For now, the "solution" is to simply fail on newer GHC versions, and hope that someone cares enough about this to add additional parsing capabilities to hi-file-parser.

bgamari commented 3 years ago

You mentioned a GHC proposal, which I think we now both agree is irrelevant to the issue at hand. We're left with the original challenge: how do we efficiently determine dependent files inside of Stack?

I'm trying to suggest that the proposal is relevant: it provides precisely the information that you are currently parsing out of the .hi file.

snoyberg commented 3 years ago

You're right. I completely misread your previous line. Apologies. Yes, this should address the needs hi-file-parser is filling going forward. We'd still need hi-file-parser for existing GHC versions, but that shouldn't be an issue.
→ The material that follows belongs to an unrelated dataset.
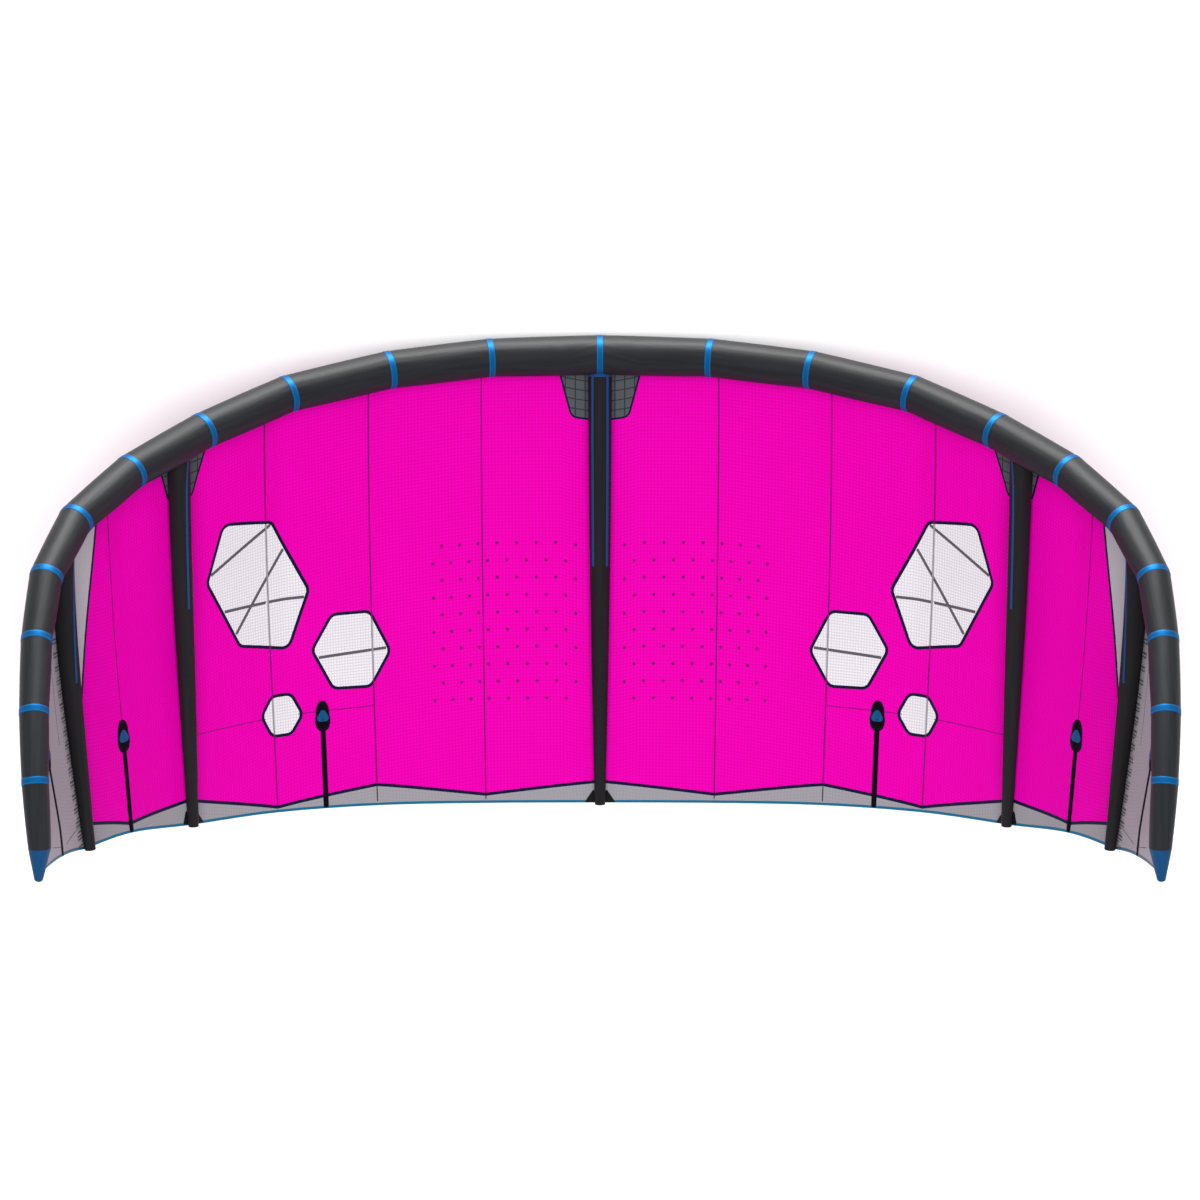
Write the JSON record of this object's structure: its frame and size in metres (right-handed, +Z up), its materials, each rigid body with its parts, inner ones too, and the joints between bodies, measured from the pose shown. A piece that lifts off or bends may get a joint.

hsyl20 commented 3 years ago

I've fixed hi-file-parser (cf https://github.com/commercialhaskell/hi-file-parser/pull/2) so that it supports 8.10 and 9.0

snoyberg commented 3 years ago

Thank you @hsyl20! I've merged and released your PR, and will open up a PR against Stack shortly to use it.

fosskers commented 3 years ago

Seems to work like a charm, I no longer see Invalid magic messages! (stack 2.6.0 built from master via stack upgrade --git).

ProofOfKeags commented 3 years ago

Seems like this can be closed now.

AndreasPK commented 3 years ago

Seems like this can be closed now.

Sadly the underlying issue remains so that seem premature.

mpilgrem commented 2 years ago

@hsyl20, would you be able to do what you did for GHC 9.0, but for GHC 9.4? See https://github.com/commercialhaskell/hi-file-parser/issues/5. I think the .hi format may have changed.

hsyl20 commented 2 years ago

@mpilgrem Sure. I've responded in the ticket.